Boy, why do we get such dust-ups every time someone mentions "time aligned." As far as I am concerned, time aligned means the music sounds like early 19th century when playing Beethoven and the 1960's when doing Allman Bros.
What difference does the actual technical detail make?

A few years ago I heard a big Dunlavy speaker that, according to Stereophiles test, was easily the most technically perfect speaker ever tested -- flat on axis frequency response, no resonances in the waterfall time/frequency response test, and a virtually perfect right triange for the impulse response test (the essence of time alignment). You guessed it, the speaker sounded very disappointing.
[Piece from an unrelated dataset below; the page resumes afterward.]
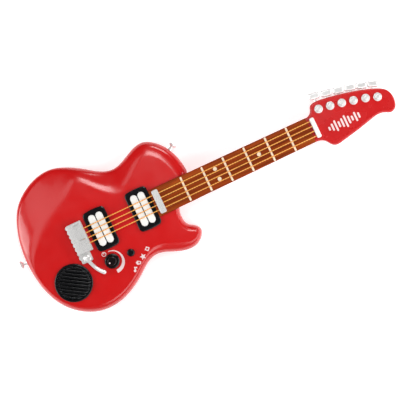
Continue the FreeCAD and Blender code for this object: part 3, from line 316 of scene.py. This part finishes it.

"Time alignment," for dynamic speakers, like the Vandersteen, requires both the physical alignment of the drivers to be equidistant to the listener's ears at some point in space, and the use of 6db/octave crossover to preserve phase coherence. This means that each driver is covering a lot of the range that is being covered by another driver. This has its own set of problems--demands on driver operating out of its ideal range (cone breakup is bad for everything, including time alignment), comb filtering effects from the drivers having different acoustic centers and dispersion patterns, etc. For time aligned drivers to effectively integrate, one would have to be on axis and sitting relatively far back; if this means one is out of the nearfield, then reflects from the floor, ceiling, walls, etc., will pretty much destroy theoretical time alignment. In theory, I suppose the large crossover overlap could also damage "time alignment" by exacerbating doppler effects. If I were a theoretical purist, I would insist on my time aligned speakers being set up in a large anechoic chamber.

I have not really heard a correlation between "time alignment" and what I subjectively like, so I treat it as irrelevant. That said, I rather like the Vandersteen 5A, though I like my own non-time aligned speakers better. By the way, given the location and complex loading of the 5A's woofer, can anyone explain how it is really time aligned, anyway?